■ **Work to be completed**
Lift out, unaltered, the lines of the material below between the line holding "bottomPan();" and the line holding "obj.data.transform(obj.matrix_world)", counting both.

┌──

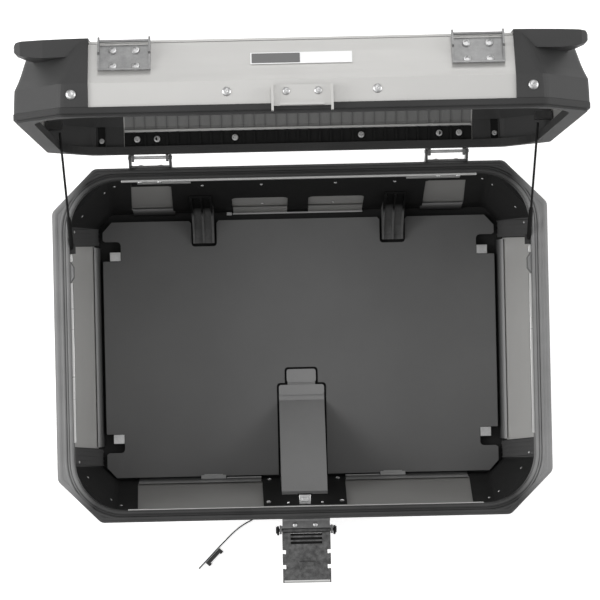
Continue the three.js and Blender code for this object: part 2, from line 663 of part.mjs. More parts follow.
function lidShell() {
  for (const [end, side] of ENDS) addLid(`lid_${end}_panel`, lidSheet('y', side, 0), ALUMINIUM);
  for (const [name, side] of SIDES) addLid(`lid_${name}_panel`, lidSheet('x', side, 0), ALUMINIUM);
  const block = lidBlock(0, LID_TALL);
  const hollow = lidHollow(CORNER_THICK, LID_TALL - LID_SKIN);
  const slots = union([
    lidSheet('y', -1, FIT), lidSheet('y', 1, FIT), lidSheet('x', -1, FIT), lidSheet('x', 1, FIT),
  ]);
  const flanges = lidBlock(SHEET_IN + FIT, LID_TALL).subtract(hollow);
  const flangeTop = LID_LOW + LID_TALL - LID_SKIN - 1;
  const flangeBox = box(LID_FLANGE_FROM, LID_CORNER_FROM.x + 1, 140, 260, 200, flangeTop);
  for (const [end, sideY] of ENDS) {
    for (const [name, sideX] of SIDES) {
      const spanX = sideX < 0 ? [-330, -LID_CORNER_FROM.x] : [LID_CORNER_FROM.x, 330];
      const spanY = sideY < 0 ? [-260, -LID_CORNER_FROM.y] : [LID_CORNER_FROM.y, 260];
      const quarter = box(...spanX, ...spanY, 200, 400);
      let reach = flangeBox;
      if (sideX < 0) reach = mirrored(reach, 0);
      if (sideY < 0) reach = mirrored(reach, 1);
      const corner = block.add(horn(sideX, sideY)).subtract(hollow).intersect(quarter)
        .add(flanges.intersect(reach))
        .subtract(slots);
      addLid(`lid_corner_${end}_${name}`, corner, BLACK);
    }
  }
}

// The top sheet is a cross between the four corners, with a raised field in the middle.
function lidTop() {
  const high = LID_LOW + LID_TALL - 0.4;
  const low = high - 2.2;
  const outline = octagon(RIM.x - 15 - SHEET_OUT, RIM.y - 20 - SHEET_OUT, 40);
  const keep = union([
    box(-LID_CORNER_FROM.x + GAP, LID_CORNER_FROM.x - GAP, -300, 300, 200, 400),
    box(-330, 330, -LID_CORNER_FROM.y + GAP, LID_CORNER_FROM.y - GAP, 200, 400),
  ]);
  const sheet = alongZ(outline, low, high).intersect(keep);
  const field = loft([
    { z: high - 1, points: octagon(206, 150, 40) },
    { z: high + 7, points: octagon(196, 140, 38) },
  ]);
  const under = loft([
    { z: low - 1, points: octagon(203, 147, 39) },
    { z: high + 4.8, points: octagon(194, 138, 37) },
  ]);
  const ribs = [];
  for (const y of [-84, -28, 28, 84]) {
    ribs.push(loft([
      { z: high + 5.5, points: octagon(176, 9, 8).map(([u, v]) => [u, v + y]) },
      { z: high + 9.5, points: octagon(172, 5.5, 5).map(([u, v]) => [u, v + y]) },
    ]));
  }
  addLid('lid_top_panel', sheet.add(field).subtract(under).add(union(ribs)), ALUMINIUM);
}

function lidRim() {
  const seam = LID_LOW + SEAM.high;
  const band = loft([
    { z: seam, points: octagon(RIM.x - 0.6, RIM.y - 0.6, RIM.corner - 0.2, SOFT) },
    { z: seam + 0.8, points: octagon(RIM.x, RIM.y, RIM.corner, SOFT) },
    { z: LID_LOW + LID_BAND, points: octagon(RIM.x, RIM.y, RIM.corner, SOFT) },
  ]);
  const cut = RIM.corner - SEAM.deep * (2 - Math.SQRT2);
  const inner = octagon(RIM.x - SEAM.deep, RIM.y - SEAM.deep, cut, SOFT);
  const step = alongZ(inner, LID_LOW, seam + 0.5);
  const mouth = alongZ(roundedBox(MOUTH.x, MOUTH.y, MOUTH.radius, 8), LID_LOW - 1, LID_LOW + 20);
  addLid('lid_rim_frame', band.add(step).subtract(mouth), BLACK);
}

// Black strip with upright ribs along the inside of the lid's rear wall.
function lidLiner() {
  const half = LID_FLANGE_FROM - 1;
  const back = RIM.y - 0.5 - SHEET_IN - GAP - 0.1;
  const low = LID_LOW + LID_BAND + GAP;
  const high = low + 16.5;
  const strip = [box(-half, half, back - 2, back, low, high)];
  const pitch = 12.9;
  for (let k = -15; k <= 15; k += 1) {
    const x = k * pitch;
    strip.push(box(x - 1.2, x + 1.2, back - 4, back - 1.9, low, high));
  }
  addLid('lid_liner_strip', union(strip), BLACK);
}

function lidFittings() {
  const face = -RIM.y - 0.4;
  const half = 31;
  const top = LID_LOW + 27;
  const striker = union([
    box(-half, half, face - 2.4, face, LID_LOW + 6, top),
    box(-half + 9, half - 9, -221, face, LID_LOW + 6, LID_LOW + 8.4),
    box(-half, -half + 2.4, face - 9, face, LID_LOW + 1, top),
    box(half - 2.4, half, face - 9, face, LID_LOW + 1, top),
  ]);
  addLid('striker_bracket', striker, STEEL);

  // The slanted face of the front sheet, as points of Y and height at two levels.
  const slope = (h) => {
    const next = LID_SECTIONS.findIndex((section) => section.h >= h);
    const [a, b] = [LID_SECTIONS[next - 1], LID_SECTIONS[next]];
    return RIM.y - (a.y + ((b.y - a.y) * (h - a.h)) / (b.h - a.h)) - SHEET_OUT;
  };
  const onSlope = (h, out) => [-slope(h) - out, LID_LOW + h];
  const plate = alongX([
    onSlope(49.5, GAP + 0.3), onSlope(61.5, GAP + 0.3), onSlope(61.5, 1.6), onSlope(49.5, 1.6),
  ], -51, 51);
  addLid('name_plate', plate, PLATE);

  const bracket = { from: 151, to: 204, low: 46, high: 72.5, ear: 11 };
  const levels = [bracket.low, 50, 62, bracket.high];
  const sheet = alongX([
    ...levels.map((h) => onSlope(h, GAP)),
    ...levels.reverse().map((h) => onSlope(h, GAP + 2)),
  ], bracket.from, bracket.to);
  const earOutline = [
    onSlope(bracket.low, GAP), onSlope(50, GAP), onSlope(62, GAP), onSlope(bracket.high, GAP),
    [-slope(bracket.high) - 3, LID_LOW + bracket.high + 8.5],
    [-slope(bracket.high) - 7, LID_LOW + bracket.high + 8],
    onSlope(bracket.high - 8, bracket.ear), onSlope(62, bracket.ear - 3), onSlope(bracket.low, GAP + 3),
  ];
  const rodAt = [-slope(bracket.high) - 5, LID_LOW + bracket.high + 4];
  const lipTop = bracket.low + 2;
  const lip = alongX([
    onSlope(bracket.low, 6), onSlope(lipTop, 6), onSlope(lipTop, GAP), onSlope(bracket.low, GAP),
  ], bracket.from, bracket.to);
  const full = union([
    sheet,
    lip,
    alongX(earOutline, bracket.from, bracket.from + 2),
    alongX(earOutline, bracket.to - 2, bracket.to),
    rod([bracket.from, ...rodAt], [bracket.to, ...rodAt], 1.4, 10),
  ]);
  for (const [end, sideY] of ENDS) {
    for (const [name, sideX] of SIDES) {
      let solid = sideX > 0 ? full : mirrored(full, 0);
      if (sideY > 0) solid = mirrored(solid, 1);
      addLid(`tie_down_bracket_${end}_${name}`, solid, STEEL);
    }
  }
}

// ---- tag on a thin cord -------------------------------------------------------------------------

function tagOnCord() {
  const route = [
    [-36, -196, 41], [-36.5, -197.5, 32], [-38, -200, 20], [-42, -205, 9], [-49, -212, 3],
    [-58, -220, 1.3], [-67, -226, 1.1], [-75, -230.2, 1.1], [-83, -235.2, 1.1], [-90, -240.7, 1.1],
    [-97, -247, 1.1], [-104, -254, 1.1], [-111, -260.8, 1.1], [-124, -274.3, 1.1], [-137, -287.8, 1.1],
  ];
  const curve = new THREE.CatmullRomCurve3(route.map((point) => new THREE.Vector3(...point)));
  const section = toShape(arc(0, 0, 0.8, 0, 315, 7));
  addBase('tag_cord', toSolid(new THREE.ExtrudeGeometry(section, { steps: 45, extrudePath: curve })), CORD);
  // The tag lies beside the straight end of its cord, with a foot at either end.
  const long = 26;
  const near = 1.1;
  const waist = 6;
  const foot = 8;
  const outline = [
    [0, near], [long, near], [long, foot], [long - 4.5, foot], [long - 4.5, waist], [4.5, waist], [4.5, foot],
    [0, foot],
  ];
  const tag = extruded(outline, 2.2).rotateZ(THREE.MathUtils.degToRad(226.1)).translate(-111, -260.8, 0.1);
  addBase('cord_tag', toSolid(tag), RUBBER);
}

bottomPan();
baseWalls();
baseRim();
floorCover();
lockCover();
innerLiners();
strapGuides();
strapAnchors();
hinges();
stays();
latch();
lockAndDocking();
lidRim();
lidShell();
lidTop();
lidLiner();
lidFittings();
tagOnCord();

export default root;
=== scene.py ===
# Motorcycle top case seen from straight above, with its lid open. Metres, +Z up, -Y the front.
import json
import math

import bmesh
import bpy
from mathutils import Matrix, Vector


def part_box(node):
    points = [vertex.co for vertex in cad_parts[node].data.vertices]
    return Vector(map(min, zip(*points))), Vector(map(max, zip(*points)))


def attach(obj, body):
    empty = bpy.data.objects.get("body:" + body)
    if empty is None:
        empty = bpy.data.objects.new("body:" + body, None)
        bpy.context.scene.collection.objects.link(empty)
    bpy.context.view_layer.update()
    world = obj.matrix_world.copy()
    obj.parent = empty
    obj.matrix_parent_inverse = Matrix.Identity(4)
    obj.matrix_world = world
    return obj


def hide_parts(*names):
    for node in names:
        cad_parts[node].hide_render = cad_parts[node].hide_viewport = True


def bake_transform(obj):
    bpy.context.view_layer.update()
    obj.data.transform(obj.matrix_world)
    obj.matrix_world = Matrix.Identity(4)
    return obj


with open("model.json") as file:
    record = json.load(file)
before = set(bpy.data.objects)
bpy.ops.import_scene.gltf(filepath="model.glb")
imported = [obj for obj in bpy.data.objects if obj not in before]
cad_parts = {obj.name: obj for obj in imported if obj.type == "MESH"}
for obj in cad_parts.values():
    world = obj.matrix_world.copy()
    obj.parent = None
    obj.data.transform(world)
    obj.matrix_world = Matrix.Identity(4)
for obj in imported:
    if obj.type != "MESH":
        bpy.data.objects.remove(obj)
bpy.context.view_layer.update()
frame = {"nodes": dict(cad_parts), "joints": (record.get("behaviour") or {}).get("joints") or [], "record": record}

# ---- sizes, from the frame ----------------------------------------------------------------------

MM = 0.001
LID_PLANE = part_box("lid_rim_frame")[0][1]  # Y of the open lid's rim
HINGE = Vector(next(j for j in frame["joints"] if j["name"] == "lid_hinge")["pos_m"])
# The lid's own space, as if closed: x, y, and height above its rim plane. This turns it open.
LID = Matrix((
    (1, 0, 0, 0),
    (0, 0, 1, LID_PLANE),
    (0, -1, 0, HINGE.y + HINGE.z),
    (0, 0, 0, 1),
))
BASE = Matrix.Identity(4)
SIDES = (("left", -1), ("right", 1))

# ---- camera -------------------------------------------------------------------------------------


CAMERA_PLACE = (-0.032, -0.027, 2.905)
CAMERA_TURN = -1.25  # degrees, about the line of sight
CAMERA_LENS = 135.1
CAMERA_SHIFT = (0.04, 0.108)


def make_camera():
    """Straight above the open case, at the distance where the floor, rim and lid line up."""
    data = bpy.data.cameras.new("camera")
    data.sensor_width = 36
    data.lens = CAMERA_LENS
    data.shift_x, data.shift_y = CAMERA_SHIFT
    data.clip_end = 20
    camera = bpy.data.objects.new("camera", data)
    camera.location = CAMERA_PLACE
    camera.rotation_euler = (0, 0, math.radians(CAMERA_TURN))
    bpy.context.scene.collection.objects.link(camera)
    bpy.context.scene.camera = camera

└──

■ **Answer below**
bottomPan();
baseWalls();
baseRim();
floorCover();
lockCover();
innerLiners();
strapGuides();
strapAnchors();
hinges();
stays();
latch();
lockAndDocking();
lidRim();
lidShell();
lidTop();
lidLiner();
lidFittings();
tagOnCord();

export default root;
=== scene.py ===
# Motorcycle top case seen from straight above, with its lid open. Metres, +Z up, -Y the front.
import json
import math

import bmesh
import bpy
from mathutils import Matrix, Vector


def part_box(node):
    points = [vertex.co for vertex in cad_parts[node].data.vertices]
    return Vector(map(min, zip(*points))), Vector(map(max, zip(*points)))


def attach(obj, body):
    empty = bpy.data.objects.get("body:" + body)
    if empty is None:
        empty = bpy.data.objects.new("body:" + body, None)
        bpy.context.scene.collection.objects.link(empty)
    bpy.context.view_layer.update()
    world = obj.matrix_world.copy()
    obj.parent = empty
    obj.matrix_parent_inverse = Matrix.Identity(4)
    obj.matrix_world = world
    return obj


def hide_parts(*names):
    for node in names:
        cad_parts[node].hide_render = cad_parts[node].hide_viewport = True


def bake_transform(obj):
    bpy.context.view_layer.update()
    obj.data.transform(obj.matrix_world)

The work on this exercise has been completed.